Abstract

PROF. C. V. BOYS, who is delivering the Guthrie Lecture of the Physical Society on May 4, is the doyen of physicists of what may be called the classical age of experimental physics. In one of his earliest researches he succeeded in photographing rifle bullets in flight. To Boys we owe the production of quartz fibres, those almost invisible threads having remarkable elastic properties which are indispensable in many galvanometers, etc. Boys produced them very simply by shooting an arrow, to which a short piece of partially fused quartz was attached, across the room, the unfused part being held behind. Employing these fibres, Boys was able to eliminate most of the errors of the Cavendish experiment and succeeded in weighing the earth with an accuracy neither before nor since surpassed.
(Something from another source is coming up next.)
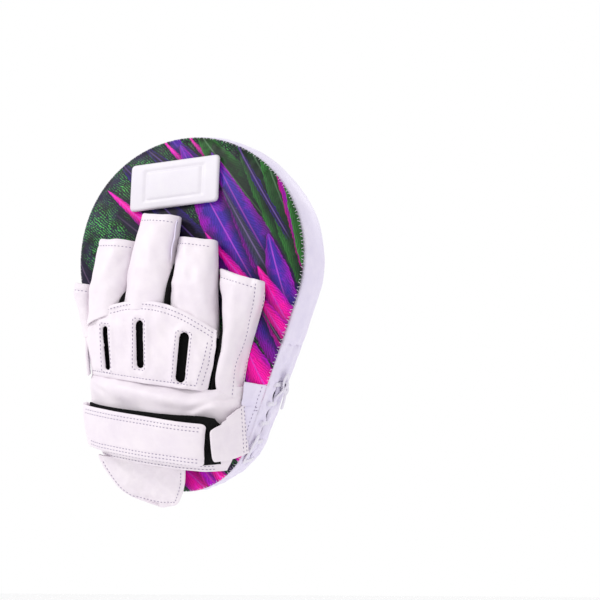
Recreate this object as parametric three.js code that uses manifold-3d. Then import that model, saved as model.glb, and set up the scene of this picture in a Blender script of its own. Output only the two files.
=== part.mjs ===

His experiments with bubbles set out in his fascinating book “Soap Bubbles and the Forces that mould them” are still an unfailing source of interest to old and young. Telescope design, sun dials and a camera for following a lightning flash throughout its course, have also occupied his attention. With the passage of the Gas Regulation Act, 1920, the design and construction of a calorimeter for measuring and recording the calorific value of towns' gas became a matter of urgency. Boys had already invented a gas calorimeter, but the step from a ‘snap’ test device to a recording instrument was a long one. Boys succeeded, however, in constructing such a recorder, and it has been in continuous use recording the calorific value of gas supplied in certain parts of the country. The instrument incorporates a very large number of most ingenious but typically ‘Boysian’ devices. To mention but one, a ‘thinking machine’ automatically corrects the volume of gas burnt in the calorimeter to normal temperature and pressure and continually records the correcting factor.